I felt like I was the very last person in the YA-reading world to read Divergent, but I'm actually not! I've seen several people "currently reading" it, and a couple people mentioned they haven't read it yet, either. If you fit into that category, I would encourage you to read it! After all, what are you waiting for? The second book is officially here! Or, in my case, will either be here after 105 people from the library finish reading it, or I cave and buy it. Whichever comes first.
(Apparently, EVERY SINGLE quote I saved was about Tris's reaction to Four. Whoops! Guess you can tell where my mind was... Honestly, though, who's actually surprised?)
❝When he stops in front of me, my insides twist like someone’s stirring them with a fork.❞
❝Something about him makes me feel like I am about to fall. Or turn to liquid. Or burst into flames.❞
❝I feel my heartbeat everywhere, even in my toes.❞
❝Sometimes I see him as just another person, and sometimes I feel the sight of him in my gut, like a deep ache.❞
Reviewed: 2016-01-30I read this book in 7th grade, I am now in the 10th grade. This is the book that made me begin reading and is an amazing book! It is action packed and is so well written. Veronica Roth has an amazing talent of writing word because I pictured everything. I suggest EVERYONE read this, no matter what the age!
Reviewed: 2015-08-26Totally in love. Going to wait to read Insurgent till closer to the release of the last book. Going to be so hard to wait though.

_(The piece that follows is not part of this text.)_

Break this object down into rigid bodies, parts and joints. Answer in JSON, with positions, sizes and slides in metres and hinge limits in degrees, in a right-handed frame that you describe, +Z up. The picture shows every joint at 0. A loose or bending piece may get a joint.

Reviewed: 2015-07-09I honestly enjoyed the heck out of this book. The ending gets a little too frantic and things explode at a rate way too fast for the rest of the book... but the message? Tris' learning process? All of that feels really great to me - the sort of thing that kids ought to be reading when they're trying to figure out that they, too, can change their lives. They can be who they want to be. All of that stuff - it's all here and it is done, for the most part, pretty well.